Pre-requisites for LLP Company Registration
To begin your journey toward LLP Company Registration, you must meet a few basic requirements:
- Minimum Two Partners: At least two individuals are required. There is no upper limit on the number of partners.
- Designated Partners: At least two partners must be “Designated Partners,” and at least one must be a resident of India.
- Registered Office: You need a physical address in India to serve as the registered office for official correspondence.
Step-by-Step Process for LLP Registration In India
The registration process is managed 100% online through the Ministry of Corporate Affairs (MCA) portal. Here is the modern, streamlined workflow:
Step 1: Obtain Digital Signature Certificate (DSC)
Since all filings are electronic, the designated partners must have a Class 3 Digital Signature Certificate. This serves as your electronic identity for signing the incorporation forms.
Step 2: Apply for DPIN (Designated Partner Identification Number)
Every designated partner needs a unique identification number. If you don’t have one, you can apply for it directly through the integration in the incorporation form (FiLLiP).
Step 3: Name Approval (RUN-LLP)
The name of your LLP must be unique. You can use the RUN-LLP (Reserve Unique Name) service on the MCA portal to propose two names. The registrar will check these against existing companies and trademarks. Once approved, the name is reserved for 3 months.
Step 4: Filing the FiLLiP Form
This is the heart of LLP Company Registration. The FiLLiP (Form for Incorporation of Limited Liability Partnership) is an integrated form used to:
- Apply for the DPIN (if not already held).
- Submit the registered office details.
- Detail the partners’ contributions.
- Finalize the incorporation.
Step 5: Issuance of Certificate of Incorporation
Once the Registrar of Companies (ROC) verifies your documents and the FiLLiP form, they will issue a Certificate of Incorporation. This document contains your LLPIN (LLP Identification Number) and serves as the birth certificate of your business.
Step 6: Filing the LLP Agreement (Form 3)
Within 30 days of incorporation, you must draft and file the LLP Agreement using Form 3. This agreement defines the roles, rights, duties, and profit-sharing ratios of the partners.
Important Note: This agreement must be executed on stamp paper, the value of which varies by state.
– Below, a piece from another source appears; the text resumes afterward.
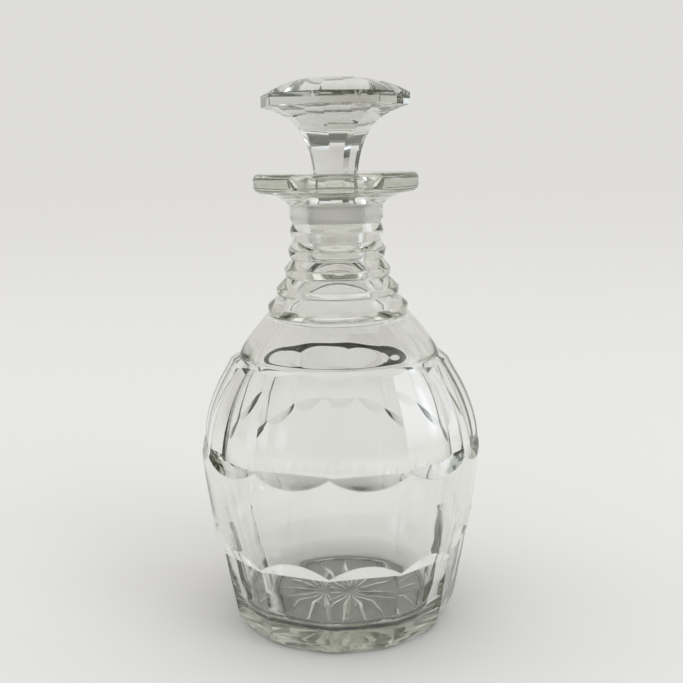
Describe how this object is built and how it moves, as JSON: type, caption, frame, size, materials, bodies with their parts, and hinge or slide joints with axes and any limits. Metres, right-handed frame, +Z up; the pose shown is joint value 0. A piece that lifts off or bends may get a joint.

Delaying this filing can lead to heavy daily penalties.
Documents Required Checklist
To ensure a smooth LLP Registration in India, keep these documents ready:
| Category | Documents Required |
|---|---|
| For Partners | PAN Card (Mandatory), Aadhaar/Voter ID, Passport-size photo, and latest Bank Statement/Utility Bill (not older than 2 months). |
| For Registered Office | Latest Electricity/Gas/Water bill, and a No Objection Certificate (NOC) from the property owner. |
| For Rented Premises | Valid Rent Agreement between the landlord and the LLP. |
Costs and Timeline
The total cost of LLP Company Registration varies based on your capital contribution and the state of registration (due to varying stamp duty). On average:
- Government Fees: Starting from ₹500 (for capital up to ₹1 Lakh).
- DSC & DPIN: Approximately ₹2,000 – ₹3,000.
- Stamp Duty: Varies by state (typically ₹500 to ₹5,000).
The entire process usually takes 10 to 15 working days, depending on the speed of document verification by the MCA.
Conclusion
Registering an LLP is a sophisticated yet accessible way to formalize your business in India. It provides the legal “teeth” needed to sign contracts and protect your assets, while remaining light enough to manage without a massive administrative team. By following this guide, you are well on your way to launching a credible, compliant, and protected business entity.